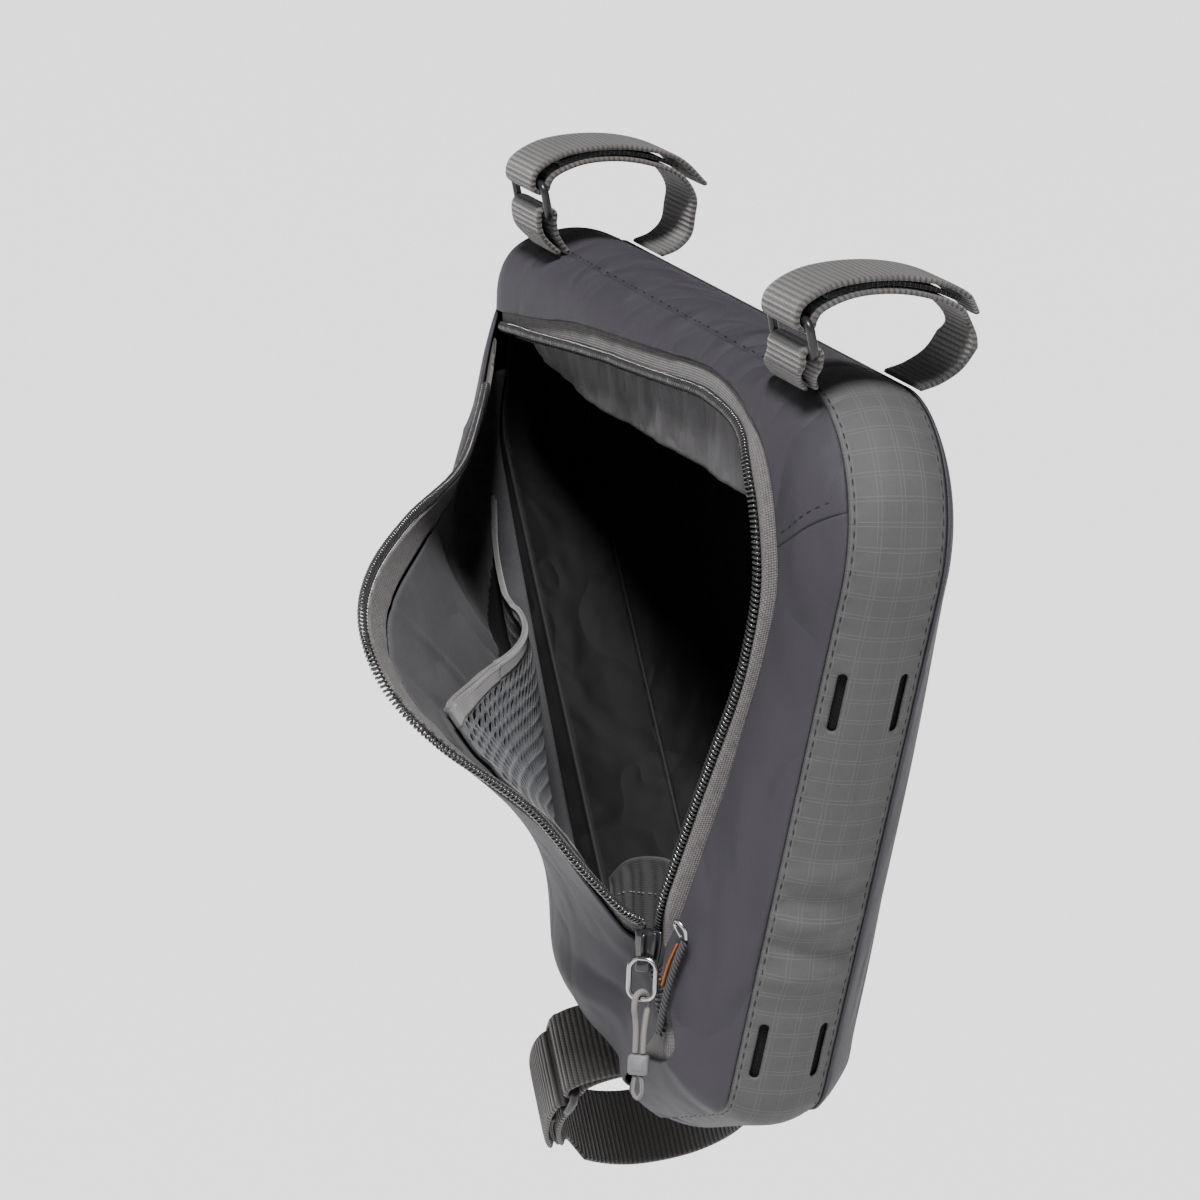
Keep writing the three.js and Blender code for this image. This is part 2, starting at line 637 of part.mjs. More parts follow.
// Straps. Each section lists points across the bag and up from the tube's near face, for a strap
// that goes from the far seam round the tube, under the ring's upper bar and back to a free tail.
const topStrapSection = [
  [15.8, -2.6], [21, -0.2], [24.6, 4], [25.3, 10], [25.2, 16], [20, 22.5], [10, 26], [-2, 27.2],
  [-14, 25.5], [-22.4, 21.2], [-23.8, 18.7], [-24.3, 16.8], [-26.4, 15.8], [-28.5, 16.9], [-29, 19.4],
  [-27.8, 22.7], [-19, 28.2], [2, 31], [19, 27.8], [28.5, 20.3],
];
const topHookSection = [[-20, 25], [-12, 27.6], [-2, 29.05], [10, 28], [19, 25.2]];
const topLoopSection = [
  [-15.6, -2.7], [-19.6, 2.5], [-20.8, 6.5], [-21, 9.6], [-23.4, 10.9], [-25.8, 9.5], [-26, 7],
  [-24.6, 2.5], [-18.6, -3],
];
const topBars = { upper: [-26.4, 18.5], lower: [-23.4, 8.2] };
const downStrapSection = [
  [16, 1.4], [23, 7], [29, 17], [31.2, 30], [28, 44.2], [18, 55.6], [0, 61.3], [-18, 55.6],
  [-28, 44.2], [-31.2, 33], [-30.9, 26], [-30.4, 22.6], [-31, 20.4], [-33, 19.8], [-35.1, 20.6],
  [-36, 23.5], [-35.8, 31], [-32.2, 44], [-24.6, 55.2],
];
const downHookSection = [[-33.2, 33], [-32, 39.2], [-29.7, 44.9], [-26.4, 50.1]];
const downLoopSection = [
  [-16, 1.4], [-22, 3.2], [-28, 7.3], [-30.4, 11], [-30.7, 13.9], [-33, 15.2], [-35.3, 13.8], [-35.5, 11],
  [-31.9, 6.2], [-25, 2.4], [-18.6, 0.6],
];
const downBars = { upper: [-33, 22.5], lower: [-33, 12.5] };
const hookWidth = 21;
const ringCorner = 3;

// A ribbon along a section. lean shifts its foot forwards, taper narrows its last part to a point.
function ribbon(section, { width, thickness, steps, lean = 0, leanTop = 20, taper = 0 }) {
  const path = new THREE.CatmullRomCurve3(section.map(([y, z]) => new THREE.Vector3(0, y, z)), false,
    'centripetal');
  const end = path.getPoint(1);
  const rows = path.getPoints(steps).map((spot) => {
    const shift = -lean * (1 - smooth((spot.z + 4) / leanTop));
    const narrow = taper > 0 ? 0.3 + 0.7 * Math.min(1, spot.distanceTo(end) / taper) : 1;
    return [-1, 1].map((side) => new THREE.Vector3((side * narrow * width) / 2 + shift, spot.y, spot.z));
  });
  return clothWall(rows, thickness);
}

// A flat frame bent from round wire
function wireFrame(halfWidth, halfHeight, wire, corner) {
  const rounded = (w, h, r) => {
    const shape = new THREE.Shape();
    shape.absarc(w - r, h - r, r, 0, Math.PI / 2, false);
    shape.absarc(r - w, h - r, r, Math.PI / 2, Math.PI, false);
    shape.absarc(r - w, r - h, r, Math.PI, 1.5 * Math.PI, false);
    shape.absarc(w - r, r - h, r, 1.5 * Math.PI, 2 * Math.PI, false);
    return new THREE.Shape(shape.getPoints(1));
  };
  const shape = rounded(halfWidth + wire, halfHeight + wire, corner + wire);
  shape.holes.push(rounded(halfWidth - wire, halfHeight - wire, corner - wire));
  const bevel = 0.42 * wire;
  const geometry = new THREE.ExtrudeGeometry(shape, {
    depth: 2 * (wire - bevel), bevelThickness: bevel, bevelSize: bevel, bevelOffset: -bevel,
    bevelSegments: 1,
  });
  geometry.translate(0, 0, bevel - wire);
  return positionsOnly(geometry);
}

function ringAt(bars) {
  const [upper, lower] = [bars.upper, bars.lower].map(([y, z]) => new THREE.Vector3(0, y, z));
  const up = upper.clone().sub(lower);
  const geometry = wireFrame(webWidth / 2 + 0.7 + wireRadius, up.length() / 2, wireRadius, ringCorner);
  const across = new THREE.Vector3(1, 0, 0);
  const frame = new THREE.Matrix4().makeBasis(across, up.clone().normalize(),
    across.clone().cross(up).normalize());
  geometry.applyMatrix4(frame.setPosition(upper.add(lower).multiplyScalar(0.5)));
  return geometry;
}

const cornerSpot = bagPoint({ along: 0.65, down: 1.0 });
const diagonal = bagPoint({ along: 0.0, down: 0.28 }).sub(cornerSpot).normalize();
const downStrapUp = 28;        // strap's centre, up the diagonal from the bottom corner
const strapTable = [
  { name: 'front', at: [-strapSpacing / 2, 0], along: [1, 0], lean: 0, taper: 0, hang: 'top' },
  { name: 'rear', at: [strapSpacing / 2, 0], along: [1, 0], lean: 14, taper: 9, hang: 'top' },
  { name: 'down', at: [cornerSpot.x + diagonal.x * downStrapUp, cornerSpot.y + diagonal.y * downStrapUp],
    along: [diagonal.x, diagonal.y], lean: 0, taper: 9, hang: 'down' },
];
const sections = {
  top: { strap: topStrapSection, hook: topHookSection, loop: topLoopSection, bars: topBars },
  down: { strap: downStrapSection, hook: downHookSection, loop: downLoopSection, bars: downBars },
};

for (const strap of strapTable) {
  const shape = sections[strap.hang];
  const along = new THREE.Vector3(strap.along[0], 0, strap.along[1]);
  const across = new THREE.Vector3(0, 1, 0);
  const place = new THREE.Matrix4().makeBasis(along, across, along.clone().cross(across))
    .setPosition(strap.at[0], 0, strap.at[1]);
  const web = { width: webWidth, thickness: webCloth, lean: strap.lean };
  const parts = {
    strap: ribbon(shape.strap, { ...web, steps: 2 * (shape.strap.length - 1), taper: strap.taper }),
    hook: ribbon(shape.hook, { width: hookWidth, thickness: 1.2, steps: 8 }),
    loop: ribbon(shape.loop, { ...web, steps: 2 * (shape.loop.length - 1), leanTop: 11 }),
    ring: ringAt(shape.bars),
  };
  const slots = { strap: 'webbing', hook: 'dark', loop: 'webbing', ring: 'plastic' };
  for (const [part, geometry] of Object.entries(parts)) {
    geometry.applyMatrix4(place);
    addPiece(`${strap.name}_${part}`, geometry, slots[part]);
  }
}

// Slider and pull. They hang plumb from the slider: down is the way of gravity on a sloping tube.
const tubeSlope = 7.2;
const plumb = new THREE.Vector3(Math.sin(THREE.MathUtils.degToRad(tubeSlope)), 0,
  -Math.cos(THREE.MathUtils.degToRad(tubeSlope)));
const sliderFacing = new THREE.Vector3(0.5, -0.87, 0).normalize();
const bailTurn = THREE.MathUtils.degToRad(23);
const sliderBody = { width: 8, height: 10.5, depth: 3.6 };
const sliderStandoff = 5;
const bail = { halfWidth: 4, halfHeight: 5.8, wire: 0.8 };
const teethEnd = teethSpot(sliderPlace);
const sliderCentre = new THREE.Vector3(teethEnd.x, tapeUnder - sideOut(teethEnd.x, teethEnd.y), teethEnd.y)
  .addScaledVector(sliderFacing, sliderStandoff);

// Axes of a hanging piece that faces one way: across, down and forward
function hangingAxes(facing) {
  const across = facing.clone().cross(plumb).normalize();
  return { across, down: plumb, forward: plumb.clone().cross(across).normalize() };
}

const sliderAxes = hangingAxes(sliderFacing);
const pullAxes = hangingAxes(sliderFacing.clone().applyAxisAngle(new THREE.Vector3(0, 0, 1), bailTurn));

function hungSpot(axes, across, down, forward) {
  return sliderCentre.clone().addScaledVector(axes.across, across).addScaledVector(axes.down, down)
    .addScaledVector(axes.forward, forward);
}

function hung(geometry, axes, centre) {
  const up = axes.down.clone().negate();
  const frame = new THREE.Matrix4().makeBasis(up.clone().cross(axes.forward), up, axes.forward);
  geometry.applyMatrix4(frame.setPosition(centre));
  return geometry;
}

function roundedBlock({ width, height, depth }, corner) {
  const shape = new THREE.Shape();
  const [w, h] = [width / 2, height / 2];
  shape.absarc(w - corner, h - corner, corner, 0, Math.PI / 2, false);
  shape.absarc(corner - w, h - corner, corner, Math.PI / 2, Math.PI, false);
  shape.absarc(corner - w, corner - h, corner, Math.PI, 1.5 * Math.PI, false);
  shape.absarc(w - corner, corner - h, corner, 1.5 * Math.PI, 2 * Math.PI, false);
  const bevel = 0.5;
  const geometry = new THREE.ExtrudeGeometry(new THREE.Shape(shape.getPoints(1)), {
    depth: depth - 2 * bevel, bevelThickness: bevel, bevelSize: bevel, bevelOffset: -bevel,
    bevelSegments: 1,
  });
  geometry.translate(0, 0, bevel - depth / 2);
  return positionsOnly(geometry);
}

addPiece('zip_slider', hung(roundedBlock(sliderBody, 2), sliderAxes, sliderCentre), 'plastic');
const bailForward = sliderBody.depth / 2 + gap + bail.wire + (bail.halfWidth + bail.wire) * Math.sin(bailTurn);
const bailCentre = 3 + bail.halfHeight;
addPiece('puller_bail', hung(wireFrame(bail.halfWidth, bail.halfHeight, bail.wire, 3), pullAxes,
  hungSpot(pullAxes, 0, bailCentre, bailForward)), 'steel');

// Cord looped through the bail, its two legs down to the tag
const cordDrop = 16;
const tagSize = { width: 6, height: 6, depth: 3.4 };
const bailFoot = bailCentre + bail.halfHeight;
const cordBend = bail.wire + cordRadius + 0.35;
const legHalf = cordRadius + 0.2;
addPiece('puller_cord', tubeAlong([
  [-legHalf, cordDrop, 0], [-legHalf, 10, 0.2], [-legHalf - 0.2, 5.5, 0.9], [-legHalf - 0.3, 2.6, cordBend],
  [-1.2, -0.6, cordBend * 0.9], [-0.6, -cordBend * 0.85, cordBend * 0.45], [0, -cordBend, 0],
  [0.6, -cordBend * 0.85, -cordBend * 0.45], [1.2, -0.6, -cordBend * 0.9],
  [legHalf + 0.3, 2.6, -cordBend], [legHalf + 0.2, 5.5, -0.9], [legHalf, 10, -0.2], [legHalf, cordDrop, 0],
].map(([x, down, forward]) => hungSpot(pullAxes, x, bailFoot + down, bailForward + forward)), cordRadius, 8, 28),
'paleCord');
const tagCentre = bailFoot + cordDrop + gap + tagSize.height / 2;
addPiece('puller_tag', hung(roundedBlock(tagSize, 1.2), pullAxes,
  hungSpot(pullAxes, 0, tagCentre, bailForward)), 'plastic');
const tagFoot = tagCentre + tagSize.height / 2 + gap;
addPiece('puller_loop', tubeAlong([[-0.9, 0], [-1.3, 3], [-1.2, 5.2], [0, 6.6], [1.2, 5.2], [1.3, 3], [0.9, 0]]
  .map(([x, down]) => hungSpot(pullAxes, x, tagFoot + down, bailForward)), 0.6, 6, 12), 'paleCord');

// Second pull, beside the closed end of the zip
addPiece('hold_cord', tubeAlong([[90, -31.6, -168], [86.4, -32.2, -176], [82.5, -32.6, -187], [78.6, -32.2, -199]]
  .map(([x, y, z]) => new THREE.Vector3(x, y, z)), 1.1, 8, 14), 'dark');
addPiece('hold_wire', tubeAlong([[88.8, -31.4, -166.9], [87, -33, -163.6], [90.4, -33.6, -161.8], [92.6, -32, -163.8],
  [91.4, -30.8, -166.9]].map(([x, y, z]) => new THREE.Vector3(x, y - 0.8, z)), 0.6, 6, 12), 'steel');
addPiece('edge_tab', clothWall([[86.2, -31, -170], [83.2, -31.6, -177], [80.6, -32, -184.5]]
  .map(([x, y, z]) => [new THREE.Vector3(x, y - 1.6, z), new THREE.Vector3(x - 1, y - 0.2, z)]), 0.6), 'orange');

export default root;
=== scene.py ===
# A small frame bag that hangs in the front corner of a bicycle's frame, zip open, made piece by piece in the
# order in which it is sewn. Metres, +X to the bicycle's rear, +Y to its right, +Z up, square to the top tube.

import math

import bpy
import numpy as np
from mathutils import Matrix, Vector


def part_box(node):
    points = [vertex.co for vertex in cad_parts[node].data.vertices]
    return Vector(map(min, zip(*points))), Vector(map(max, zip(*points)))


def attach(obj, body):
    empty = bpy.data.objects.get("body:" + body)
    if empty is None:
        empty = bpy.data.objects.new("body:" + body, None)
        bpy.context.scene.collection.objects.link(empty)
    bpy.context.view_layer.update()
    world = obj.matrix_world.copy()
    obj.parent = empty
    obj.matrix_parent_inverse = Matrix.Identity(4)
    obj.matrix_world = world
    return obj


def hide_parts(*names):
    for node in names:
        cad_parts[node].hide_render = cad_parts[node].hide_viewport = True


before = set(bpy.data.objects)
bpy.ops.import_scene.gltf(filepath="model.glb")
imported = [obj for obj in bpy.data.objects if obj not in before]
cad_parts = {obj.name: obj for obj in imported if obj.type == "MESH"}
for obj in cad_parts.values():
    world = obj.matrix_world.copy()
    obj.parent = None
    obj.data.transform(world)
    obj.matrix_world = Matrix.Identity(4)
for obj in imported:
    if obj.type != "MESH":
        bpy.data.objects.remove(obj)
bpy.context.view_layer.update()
mm = 0.001

# Camera
# Stands behind and to the left of the bag, a little above it, with a long lens. It is tilted with the tube
# that the bag hangs from, because the bag's own frame is square to that sloping tube.
camera_place = Vector((1.3531, -0.5527, 0.2506))
camera_azimuth = math.radians(68.95)
camera_elevation = math.radians(13.23)
camera_roll = math.radians(5.1)
lens_length = 150
sensor_width = 36

camera_data = bpy.data.cameras.new("photo_camera")
camera_data.lens = lens_length
camera_data.sensor_width = sensor_width
camera = bpy.data.objects.new("photo_camera", camera_data)
bpy.context.scene.collection.objects.link(camera)
back = Vector((math.sin(camera_azimuth) * math.cos(camera_elevation),
               -math.cos(camera_azimuth) * math.cos(camera_elevation), math.sin(camera_elevation)))
level = Vector((math.cos(camera_azimuth), math.sin(camera_azimuth), 0))
upright = back.cross(level)
across = level * math.cos(camera_roll) + upright * math.sin(camera_roll)
up = upright * math.cos(camera_roll) - level * math.sin(camera_roll)
turned = Matrix((across, up, back)).transposed().to_4x4()
camera.matrix_world = Matrix.Translation(camera_place) @ turned
bpy.context.scene.camera = camera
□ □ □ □
> PROBLEM DETAILS:
Everything from the first line through the line containing "const ringCorner = 3;" should be quoted exactly, and nothing beyond it.

> WRITTEN SOLUTION:
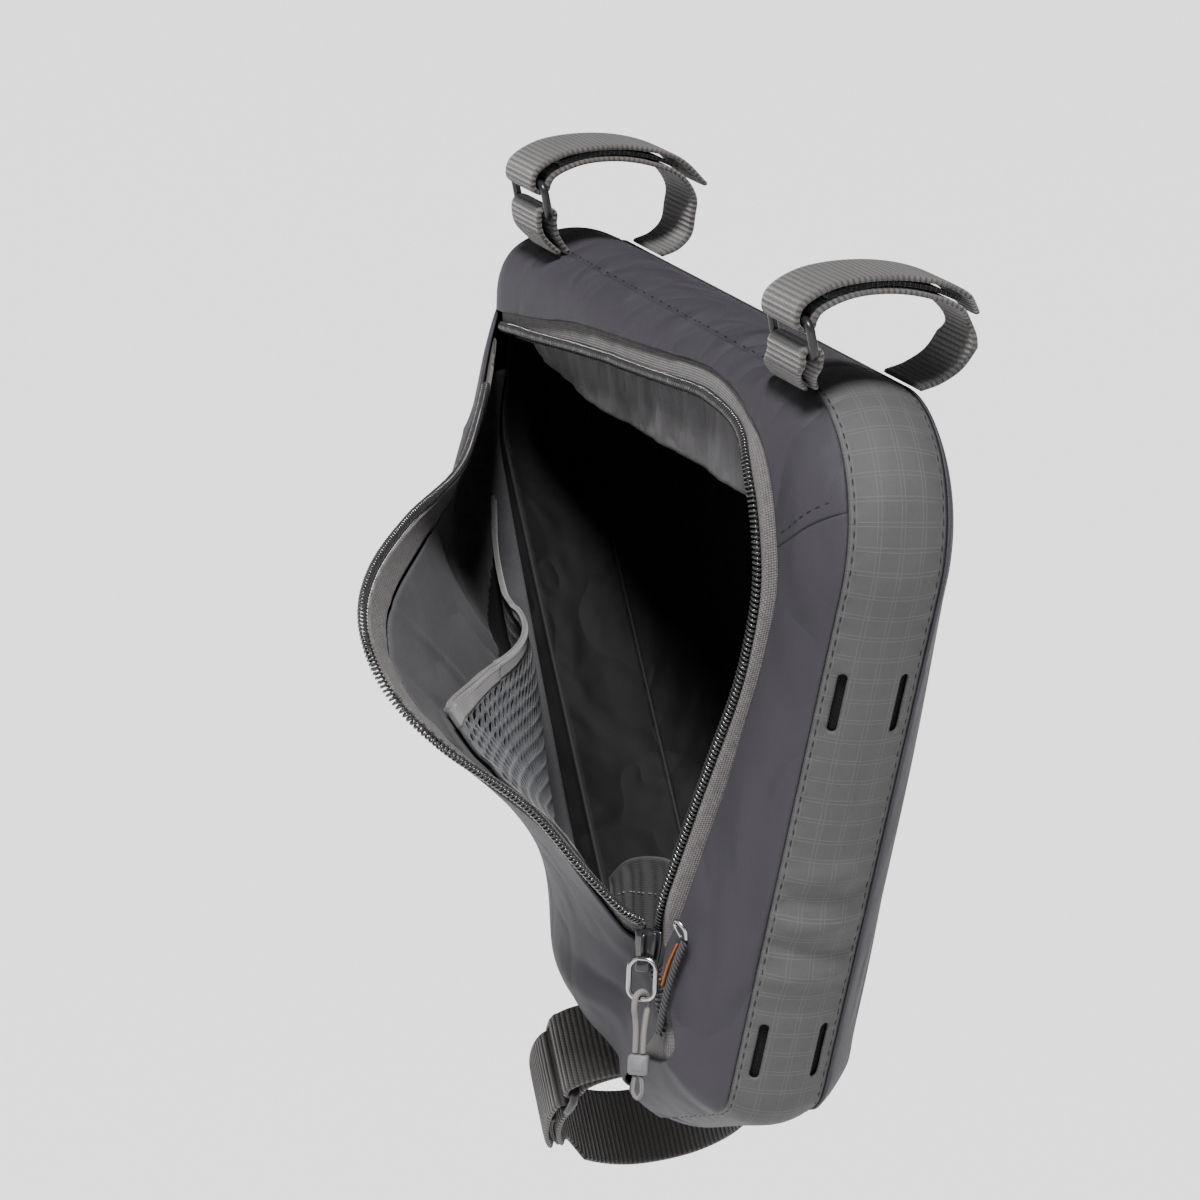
Keep writing the three.js and Blender code for this image. This is part 2, starting at line 637 of part.mjs. More parts follow.
// Straps. Each section lists points across the bag and up from the tube's near face, for a strap
// that goes from the far seam round the tube, under the ring's upper bar and back to a free tail.
const topStrapSection = [
  [15.8, -2.6], [21, -0.2], [24.6, 4], [25.3, 10], [25.2, 16], [20, 22.5], [10, 26], [-2, 27.2],
  [-14, 25.5], [-22.4, 21.2], [-23.8, 18.7], [-24.3, 16.8], [-26.4, 15.8], [-28.5, 16.9], [-29, 19.4],
  [-27.8, 22.7], [-19, 28.2], [2, 31], [19, 27.8], [28.5, 20.3],
];
const topHookSection = [[-20, 25], [-12, 27.6], [-2, 29.05], [10, 28], [19, 25.2]];
const topLoopSection = [
  [-15.6, -2.7], [-19.6, 2.5], [-20.8, 6.5], [-21, 9.6], [-23.4, 10.9], [-25.8, 9.5], [-26, 7],
  [-24.6, 2.5], [-18.6, -3],
];
const topBars = { upper: [-26.4, 18.5], lower: [-23.4, 8.2] };
const downStrapSection = [
  [16, 1.4], [23, 7], [29, 17], [31.2, 30], [28, 44.2], [18, 55.6], [0, 61.3], [-18, 55.6],
  [-28, 44.2], [-31.2, 33], [-30.9, 26], [-30.4, 22.6], [-31, 20.4], [-33, 19.8], [-35.1, 20.6],
  [-36, 23.5], [-35.8, 31], [-32.2, 44], [-24.6, 55.2],
];
const downHookSection = [[-33.2, 33], [-32, 39.2], [-29.7, 44.9], [-26.4, 50.1]];
const downLoopSection = [
  [-16, 1.4], [-22, 3.2], [-28, 7.3], [-30.4, 11], [-30.7, 13.9], [-33, 15.2], [-35.3, 13.8], [-35.5, 11],
  [-31.9, 6.2], [-25, 2.4], [-18.6, 0.6],
];
const downBars = { upper: [-33, 22.5], lower: [-33, 12.5] };
const hookWidth = 21;
const ringCorner = 3;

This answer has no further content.